8. Calibrate several stories in advance with a smaller group.
Calibration is the process by which you arrive at the initial size of a story point. It's time consuming and challenging – we took an hour or so to calibrate four stories. If you're working with a mixed team of developers who are both experienced with and new to story points, it's worth taking the time with those who are more comfortable with story points to do the calibration first.
It's key to pick the right stories for calibration. Whatever scale you choose, find a story that fits each bracket – you may have to go through several to get there. When you're done, pin them up on the wall and refer back to them for the first few rounds of estimation: "Is this the same as that 3 point story on the wall?"
9. Use ideal days in the initial calibration.
To start calibration, use a scale like 1 ideal day = 1 story point – but only use it for the initial calibration! Once you have your scale, don't refer back to ideal days as it will muddy the waters – it's OK to use to get going, but after that try to just size against the other stories and forget about duration.

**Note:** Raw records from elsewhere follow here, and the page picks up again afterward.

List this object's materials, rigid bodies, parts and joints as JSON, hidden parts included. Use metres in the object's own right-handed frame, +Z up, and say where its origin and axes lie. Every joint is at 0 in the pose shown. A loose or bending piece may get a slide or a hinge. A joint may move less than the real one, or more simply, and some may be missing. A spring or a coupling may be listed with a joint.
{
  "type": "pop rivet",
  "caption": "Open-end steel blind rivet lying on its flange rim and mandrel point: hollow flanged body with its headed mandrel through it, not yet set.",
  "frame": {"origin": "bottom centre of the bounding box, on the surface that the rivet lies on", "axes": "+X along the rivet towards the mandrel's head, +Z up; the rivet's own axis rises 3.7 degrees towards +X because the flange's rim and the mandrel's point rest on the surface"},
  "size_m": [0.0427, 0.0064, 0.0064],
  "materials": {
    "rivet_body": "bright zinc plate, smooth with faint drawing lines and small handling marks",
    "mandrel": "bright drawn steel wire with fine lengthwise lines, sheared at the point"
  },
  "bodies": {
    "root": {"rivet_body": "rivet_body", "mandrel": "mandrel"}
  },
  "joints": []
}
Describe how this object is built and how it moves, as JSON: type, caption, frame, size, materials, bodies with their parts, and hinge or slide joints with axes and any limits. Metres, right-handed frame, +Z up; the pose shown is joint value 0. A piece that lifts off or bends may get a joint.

10. Triangulate with a sample of stories.
Triangulation, or cross checking the consistency your estimates, can happen at any point during or even after estimation.
You don't have to check every single story if you have a lot. One technique is to sample 5-10 from the middle estimates (e.g. 1, 3 and 5) and compare them. If they're reasonably consistent within and across the estimates (i.e. a 3 is about three times a 1) there's no need to compare any more.